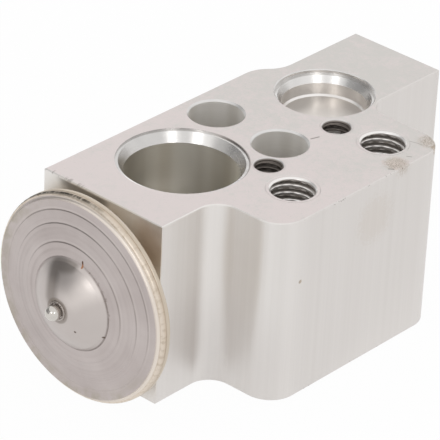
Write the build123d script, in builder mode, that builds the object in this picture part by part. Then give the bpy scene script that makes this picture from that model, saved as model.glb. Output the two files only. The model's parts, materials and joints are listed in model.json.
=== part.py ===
from build123d import *
import math
import os

# Thermostatic expansion valve of the block type, for a vehicle's air-conditioning circuit.
# Lengths are in millimetres. The origin is midway between the two fixing holes, in the plane of
# the evaporator-side face. X runs across the block towards its shoulder, Y along the valve axis
# away from the power head, and Z along the ports towards the compressor-side face.

# Block, an extruded bar machined on two faces
block_height = 30.5
block_length = 67.7
front_width = 23.8
front_offset = -0.45  # middle of the front part, measured from the valve axis
front_depth = 31.3  # fixing holes' line to the front face
shoulder_reach = 24.05  # valve axis to the shoulder's outer side
shoulder_start = 11.85  # front face to the shoulder's front side
shoulder_length = 38.05
neck_width = 17.3
neck_offset = -0.8
neck_start = 48.2  # front face to the middle of the slope into the neck
neck_slope_angle = 42.0
step_radius = 5.4
inner_corner_radius = 3.7
outer_corner_radius = 4.7
edge_break = 0.15

# Port faces
suction_y = -14.7
suction_radius = 8.75
suction_pocket_depth = 11.2  # each tube's end stops here, short of the rod
suction_passage_radius = 8.25
suction_seat_radius = 9.6
suction_seat_depth = 1.8
suction_ring_radius = 10.1
suction_ring_depth = 0.25
liquid_radius = 6.73
liquid_depth = 4.05
liquid_seat_radius = 7.35
liquid_seat_depth = 1.1
liquid_ring_radius = 7.8
liquid_ring_depth = 0.75
liquid_floor_chamfer = 0.3
port_lip_chamfer = 0.15
inlet_x = 0.5
inlet_y = 17.3
outlet_y = 12.0
inlet_passage_radius = 1.75
inlet_passage_y = 13.8  # behind the port's near lip in the floor
outlet_passage_radius = 1.9
outlet_passage_y = 7.75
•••
#### Problem
Quote exactly the lines running from the start of the listing above through the line where "edge_break = 0.15" is found, and output no other lines.

#### The reply
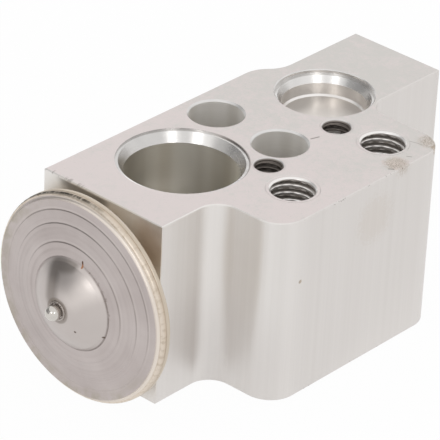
Write the build123d script, in builder mode, that builds the object in this picture part by part. Then give the bpy scene script that makes this picture from that model, saved as model.glb. Output the two files only. The model's parts, materials and joints are listed in model.json.
=== part.py ===
from build123d import *
import math
import os

# Thermostatic expansion valve of the block type, for a vehicle's air-conditioning circuit.
# Lengths are in millimetres. The origin is midway between the two fixing holes, in the plane of
# the evaporator-side face. X runs across the block towards its shoulder, Y along the valve axis
# away from the power head, and Z along the ports towards the compressor-side face.

# Block, an extruded bar machined on two faces
block_height = 30.5
block_length = 67.7
front_width = 23.8
front_offset = -0.45  # middle of the front part, measured from the valve axis
front_depth = 31.3  # fixing holes' line to the front face
shoulder_reach = 24.05  # valve axis to the shoulder's outer side
shoulder_start = 11.85  # front face to the shoulder's front side
shoulder_length = 38.05
neck_width = 17.3
neck_offset = -0.8
neck_start = 48.2  # front face to the middle of the slope into the neck
neck_slope_angle = 42.0
step_radius = 5.4
inner_corner_radius = 3.7
outer_corner_radius = 4.7
edge_break = 0.15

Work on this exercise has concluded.